L’acclamata opera prima del cosentino Francesco Costabile, “Una femmina”, dove i dialoghi sono interamente in dialetto con sottotitoli, è stata accolta con disorientamento da qualche spettatore non calabrese che, facendo spirito grezzo, si è chiesto: “Ma che lingua è?”. Ecco, noi una punzecchiatura del genere non la reggiamo. Ci colpisce e ci affonda, ci fa male. Eppure dovremmo ricordarci che in calabrese è stata riscritta persino la Divina Commedia (all’inizio del Novecento lo fece il sacerdote e poeta Giuseppe Blasi di Laureana di Borrello, e nella traduzione di canti scelti si cimentò anche Salvatore Scervini con l’editore Pina Basile). Dovremmo ricordare che il vernacolo calabrese, vissuto da molti di noi come uno stigma di ignoranza, è linguaggio coltissimo – a teatro ne hanno dato prova Krypton e Giancarlo Cauteruccio, che, tra gli altri lavori, insieme a John Trumper trasformò il “Finale di partita” di Beckett in “U jocu sta finisciennu”, portandolo nel 1990 in scena a Mosca. Forse basterebbe essere un po’ più orgogliosi per le cose importanti e meno scioccamente superbi per le dispute cretine.

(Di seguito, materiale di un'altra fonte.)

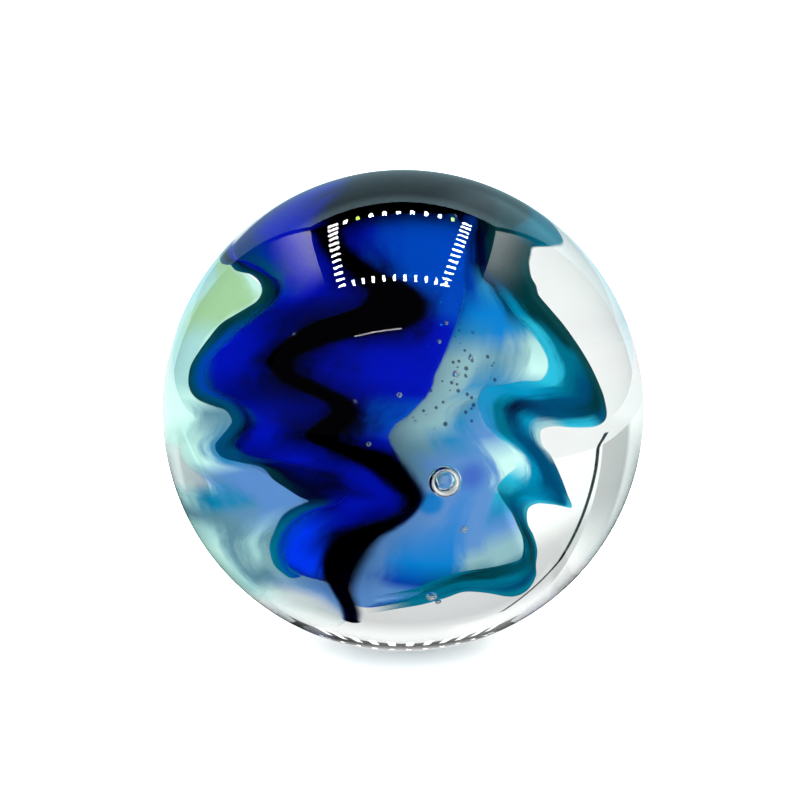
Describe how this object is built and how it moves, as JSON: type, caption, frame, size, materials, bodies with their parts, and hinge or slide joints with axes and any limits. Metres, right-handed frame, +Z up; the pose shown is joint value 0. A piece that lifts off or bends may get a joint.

Ad Amantea un piccolo gioiello culturale come il film festival della Guarimba ha ideato, in collaborazione con la camera di commercio di Cosenza, l’alfabeto emotivo del dialetto calabrese, un progetto che presenta vocaboli del nostro vernacolo attraverso brevi video dove se ne illustrano storia ed etimologia, e soprattutto con la pronuncia corretta, comprese le aspirate e le dentali sonore che associamo all’etichetta di terroni. Una bella idea per conoscerci e ri-conoscerci, senza nessuna segreta vergogna.